The PUB has hired consultants to monitor the progress of the LIL, as part of its mandate to make sure that another #DarkNL blackout doesn’t occur.

What’s becoming clear is that even if the Muskrat Falls generating station had been built on schedule, the system needed to bring that power to the mainland would not have been ready. The delay in commissioning the transmission system hasn’t been talked about because it’s been essentially hidden behind all the other construction delays.

And the delay is unusual. The plan was to bring up a single “pole” of the power supply from Labrador to make sure there was supply on that monopole system during the past winter. Once the LIL is fully operational, it will be a bipole supply line, with two separate wires (on the same towers) delivering power. But it started off as a monopole.

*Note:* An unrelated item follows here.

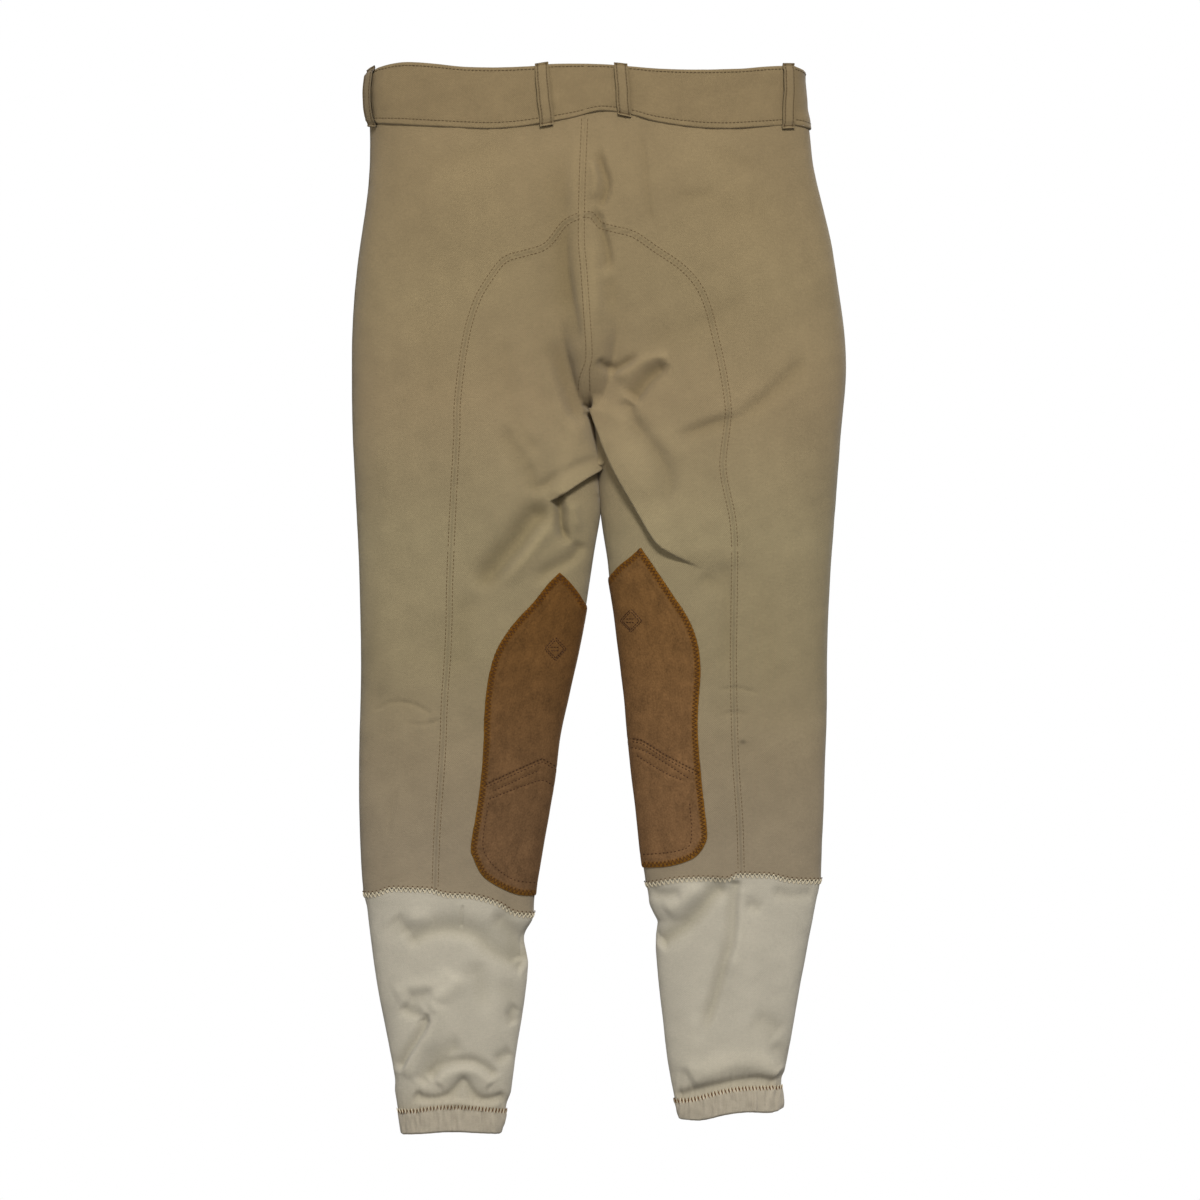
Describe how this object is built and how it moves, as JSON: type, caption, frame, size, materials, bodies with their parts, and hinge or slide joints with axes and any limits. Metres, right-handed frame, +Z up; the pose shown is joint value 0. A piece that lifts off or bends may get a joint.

That monopole was supposed to be ready and commissioned by September 2018 after first power was transmitted in June. As the Liberty Consulting Group points out, “Typically, the duration from first power to the completion of commissioning of a pole takes no more than two months.”

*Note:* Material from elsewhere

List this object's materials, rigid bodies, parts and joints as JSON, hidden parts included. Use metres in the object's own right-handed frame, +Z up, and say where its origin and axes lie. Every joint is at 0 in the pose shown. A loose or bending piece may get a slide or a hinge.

That’s not been the case for the LIL.

“The commissioning process has not gone as planned, due to a number of problems. The first pole remained uncommissioned in late February,” Liberty reports.

That’s eight months now, something the consultant has described as “a problem-plagued process.”

The commissioning process includes having the power line operate at a series of electrical loads, without shutting down, for a period of two full months.

That hasn’t happened, primarily because of software problems and delays by the software provider, GE Grid Solutions. (I wrote a column in December about the fact the SydVastlanken power system in Sweden is four years behind schedule because of GE Grid Solutions software problems.)

It wasn’t supposed to be that way: the line was supposed to have been crucial winter backup for the island’s power system, with the potential to transport recall power from the Upper Churchill project if we needed it for winter power peak needs. Luckily, we didn’t.

“Control and protection software required for operation, still available in a non-final form, has proven the primary source of commissioning delay,” Liberty writes. “We have found surprising the large number of software problems found during the commissioning process. Such software should undergo rigorous factory testing prior to dispatch to site. At this stage, one cannot estimate when the trial operation period can commence.”

It wasn’t supposed to be that way; the line was supposed to have been crucial winter backup for the island’s power system, with the potential to transport recall power from the Upper Churchill project if we needed it for winter power peak needs.

Luckily, we didn’t.

“However, there were numerous issues encountered along the way and the monopole has still not been able to achieve maximum transfer limits (225MW) and is not fully commissioned, as of our latest monitoring meeting held on February 13, 2019,” Liberty says.

“At this stage it is not possible to predict when the first pole will have completed the commissioning process,” and, given GE’s past record, Liberty is not convinced that new commitments — including having software for both lines in place by this August with commissioning starting in October — will be met.

“Based on GE’s recent history on the LIL Pole 1 software/commissioning effort, we are very concerned that bipole commissioning will slip and run well into the winter operating period, increasing the probability of system outages.”

Oh, and since the Liberty report was completed and filed with the PUB, the LIL has tripped again, again on March 7, and again on March 22, meaning the commissioning clock had to be restarted again.

It's already been a long road, and it's not done yet.